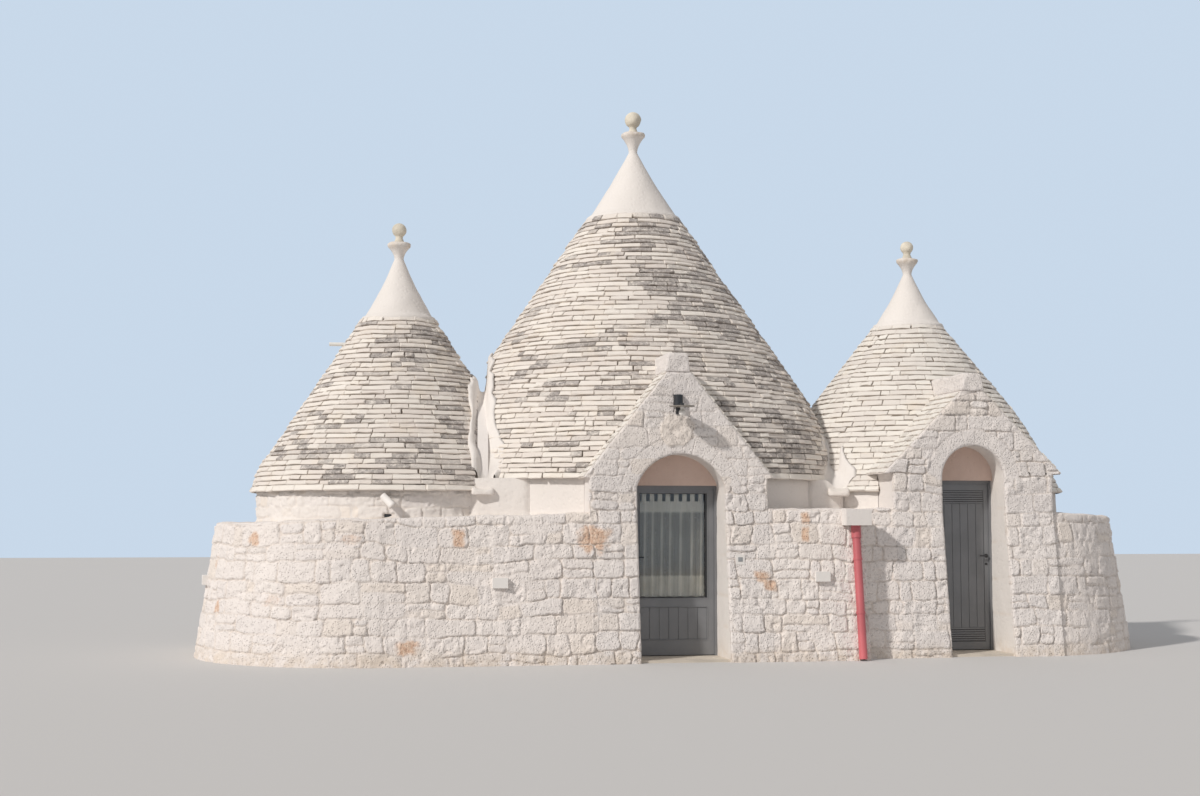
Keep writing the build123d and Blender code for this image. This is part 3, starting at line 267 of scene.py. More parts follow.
def lace_material():
    """Sheer cloth: open weave, denser along the header and the lower border."""
    m = Look("lace", (0.66, 0.64, 0.58), 0.85)
    weave = m.ramp(m.cells(160.0), 0.15, 0.5)
    cover = m.math("ADD", 0.24, m.math("MULTIPLY", m.attribute("dense"), 0.52))
    cover = m.math("ADD", cover, m.math("MULTIPLY", weave, 0.14))
    colour = m.mix(m.ramp(m.noise(5.0, 3.0), 0.3, 0.7), (0.66, 0.61, 0.52), (0.78, 0.73, 0.64))
    return m.finish({"Alpha": cover, "Base Color": colour}, weave, 0.2, 0.002)


GLASS = glass_material()
LACE = lace_material()


# Pieces from arrays of points
def piece(name, verts, faces, mat, slot, body="house", smooth=True, **values):
    mesh = bpy.data.meshes.new(name)
    mesh.from_pydata(np.asarray(verts).reshape(-1, 3).tolist(), [], np.asarray(faces).tolist())
    for key, numbers in values.items():
        data = mesh.attributes.new(key, "FLOAT", "POINT")
        data.data.foreach_set("value", np.ascontiguousarray(np.ravel(numbers), dtype=np.float32))
    mesh.polygons.foreach_set("use_smooth", [smooth] * len(mesh.polygons))
    mesh.materials.append(mat)
    obj = bpy.data.objects.new(name, mesh)
    bpy.context.scene.collection.objects.link(obj)
    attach(obj, body)
    return obj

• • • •

Copy out all of the data exactly, leaving nothing out.

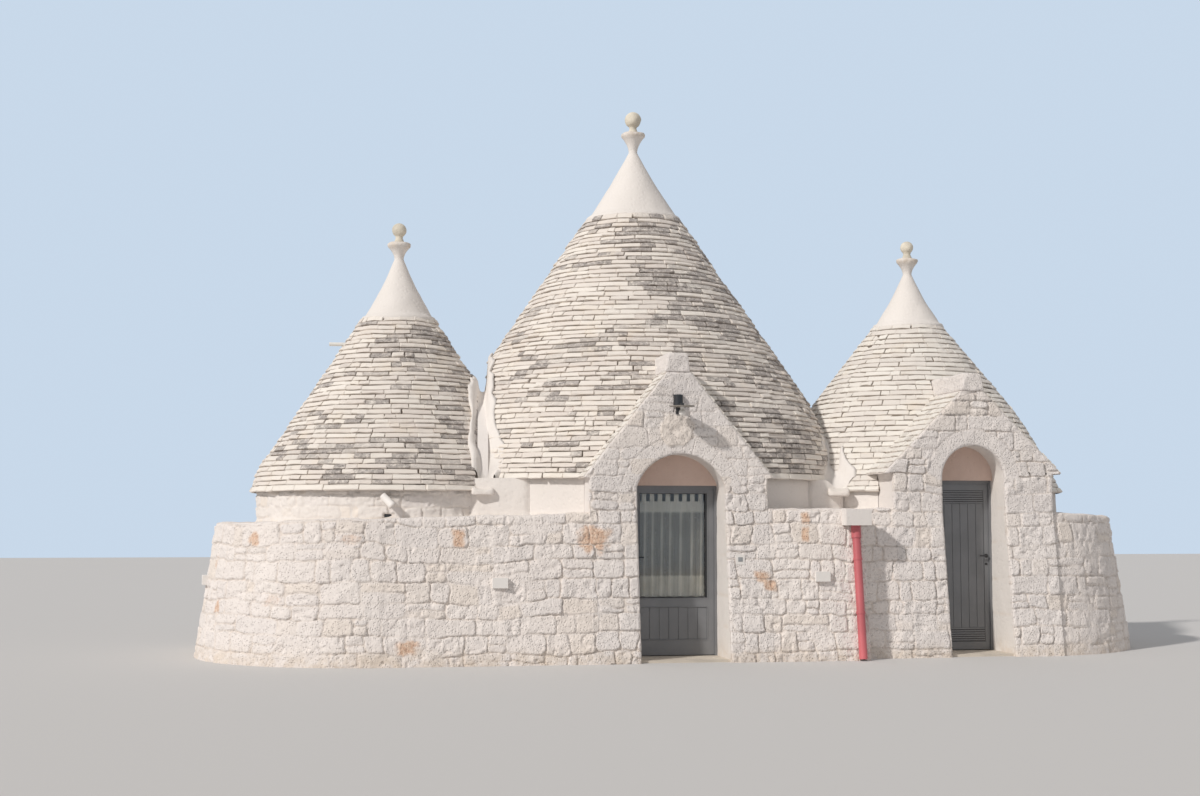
Keep writing the build123d and Blender code for this image. This is part 3, starting at line 267 of scene.py. More parts follow.
def lace_material():
    """Sheer cloth: open weave, denser along the header and the lower border."""
    m = Look("lace", (0.66, 0.64, 0.58), 0.85)
    weave = m.ramp(m.cells(160.0), 0.15, 0.5)
    cover = m.math("ADD", 0.24, m.math("MULTIPLY", m.attribute("dense"), 0.52))
    cover = m.math("ADD", cover, m.math("MULTIPLY", weave, 0.14))
    colour = m.mix(m.ramp(m.noise(5.0, 3.0), 0.3, 0.7), (0.66, 0.61, 0.52), (0.78, 0.73, 0.64))
    return m.finish({"Alpha": cover, "Base Color": colour}, weave, 0.2, 0.002)


GLASS = glass_material()
LACE = lace_material()


# Pieces from arrays of points
def piece(name, verts, faces, mat, slot, body="house", smooth=True, **values):
    mesh = bpy.data.meshes.new(name)
    mesh.from_pydata(np.asarray(verts).reshape(-1, 3).tolist(), [], np.asarray(faces).tolist())
    for key, numbers in values.items():
        data = mesh.attributes.new(key, "FLOAT", "POINT")
        data.data.foreach_set("value", np.ascontiguousarray(np.ravel(numbers), dtype=np.float32))
    mesh.polygons.foreach_set("use_smooth", [smooth] * len(mesh.polygons))
    mesh.materials.append(mat)
    obj = bpy.data.objects.new(name, mesh)
    bpy.context.scene.collection.objects.link(obj)
    attach(obj, body)
    return obj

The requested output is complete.